The T120s were a mere speck in my mirrors. I backed off the throttle, avoided the rear brake and gently slowed the 800lb motorcycle to a stop at the 7 mile marker. Adrenaline pumping! I hopped off the bike to take a few pictures. The view was like nothing I’d ever seen. You really feel alienated out there in the middle of the flats with nothing around for miles and miles – just man and his motorcycle.
With the rush of adrenaline still fresh in our blood we lined up for the run back. We tried to beat the speeds we had recorded on the way up, bikes struggling to maintain traction on the slippery salt. Each extra mph taking exponentially more engine power. I, now more than before, have a huge amount of respect for Guy Martin and the Triumph Global team for achieving the speeds that they do on this difficult terrain. As flat as the salt appears it is still a natural surface with more undulations and less traction than asphalt; the salt robbing power. I know the bike could have gone faster on the street but the sense of speed, nonetheless, was sensational and unlike anything I have ever experienced before. It felt like we were riding on the moon.

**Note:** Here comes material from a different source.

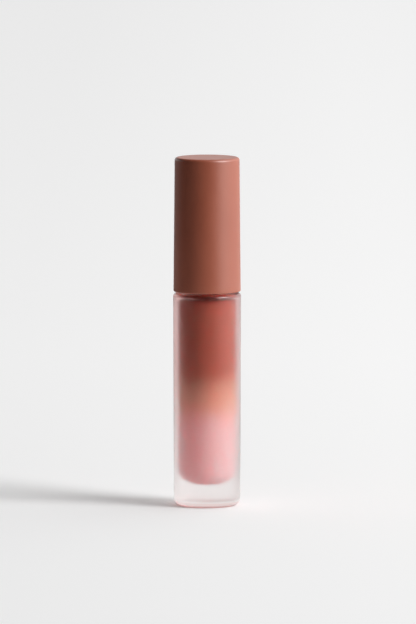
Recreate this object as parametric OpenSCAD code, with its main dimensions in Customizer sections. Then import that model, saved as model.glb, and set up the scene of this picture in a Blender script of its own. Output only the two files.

I was extremely privileged to make that run a second time that day.All of the Champions took turns riding up and down flats – all grinning from ear to ear like children on Christmas.
The second day was much the same. Early start, blinding sun, anticipation as the team prepped for the day’s runs. It was the final run of the day that was the most special. Same pre-run safety checks, same rush to the mid-way point for us to watch the pass. Only this time, Triumph made history. That last run of the day was clocked in at 274 miles per hour, the fastest any Triumph motorcycle has ever been. The bike was composed and ready to compete in the actual world record attempt. Guy Martin looked ready, Triumph Global looked ready, the Streamliner looked ready and I really believe that they can achieve their goal of 400 mph.
A final word of thanks to Triumph America for making all this possible and for continuing to do great things.